The Bigger Picture

Writing was meant to help me sort my head out.

It was a tried and tested part of the recovery process, and the subject was meant to be clear. Me.

Somewhere along the way, my psychological exercise got sidetracked and made a slight digression into the world of sociological and anthropological contemplation.

It got a tad distracted in the tangled web of philosophical and literary exploration.

But it wasn’t a wasted trip.

I may not have the academic expertise or the celebrity status required to make a bona fide social commentary; but, journalistic etiquette aside, I had lots of time to think, the emotional intelligence of a decade’s worth of therapy to draw upon – and an English degree to put to good use.

Because my diversion started with Jean Rhys and Emily Dickinson, with George Eliot and Thomas Hardy.

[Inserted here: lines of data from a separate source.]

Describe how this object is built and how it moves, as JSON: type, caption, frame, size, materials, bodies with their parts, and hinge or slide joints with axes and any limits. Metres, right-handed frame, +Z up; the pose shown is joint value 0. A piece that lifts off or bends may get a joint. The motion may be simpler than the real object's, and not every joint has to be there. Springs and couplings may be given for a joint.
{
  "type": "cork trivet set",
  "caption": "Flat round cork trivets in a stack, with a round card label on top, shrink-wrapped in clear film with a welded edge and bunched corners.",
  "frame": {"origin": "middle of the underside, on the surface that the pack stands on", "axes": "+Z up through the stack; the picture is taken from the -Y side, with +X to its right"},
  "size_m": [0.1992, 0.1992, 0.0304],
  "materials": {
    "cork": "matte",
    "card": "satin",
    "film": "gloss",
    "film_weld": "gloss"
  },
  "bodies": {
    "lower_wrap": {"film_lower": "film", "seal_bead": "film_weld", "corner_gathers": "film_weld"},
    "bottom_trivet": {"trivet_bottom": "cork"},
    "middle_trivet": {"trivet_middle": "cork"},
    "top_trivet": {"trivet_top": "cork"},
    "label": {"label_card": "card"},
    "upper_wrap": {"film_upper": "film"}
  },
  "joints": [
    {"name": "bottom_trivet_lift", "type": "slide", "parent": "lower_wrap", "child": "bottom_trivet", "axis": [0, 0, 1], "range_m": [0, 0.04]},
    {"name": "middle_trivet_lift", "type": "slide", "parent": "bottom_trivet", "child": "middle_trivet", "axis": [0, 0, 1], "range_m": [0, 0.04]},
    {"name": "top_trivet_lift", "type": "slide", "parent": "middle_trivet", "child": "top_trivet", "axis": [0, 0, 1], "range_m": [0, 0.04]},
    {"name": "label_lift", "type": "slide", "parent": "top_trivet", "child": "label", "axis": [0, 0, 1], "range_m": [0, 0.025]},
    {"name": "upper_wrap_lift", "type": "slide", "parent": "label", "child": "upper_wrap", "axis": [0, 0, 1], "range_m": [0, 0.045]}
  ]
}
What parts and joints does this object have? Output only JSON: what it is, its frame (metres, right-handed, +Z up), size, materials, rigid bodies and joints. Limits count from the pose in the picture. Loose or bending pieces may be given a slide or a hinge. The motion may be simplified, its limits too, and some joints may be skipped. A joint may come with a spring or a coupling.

It started with people who could articulate me better than I could.

It started with the surprise and comfort that came from hearing my thoughts expressed by people who’d lived – if only in the author’s imagination – before I was even a twinkling in my grandparents’ eyes.

There’s nothing like realising that you’re not totally out of sync with the world. It makes things considerably easier when you realise that your thoughts and feelings and emotional traumas are nothing new.

It’s just the context that is different.

And therein lay the next challenge. I could get where my feelings came from (being human – and there was a long track record to prove it) – but I couldn’t quite get how the context and the consequence worked.

I just knew that it was important to look at the bigger picture.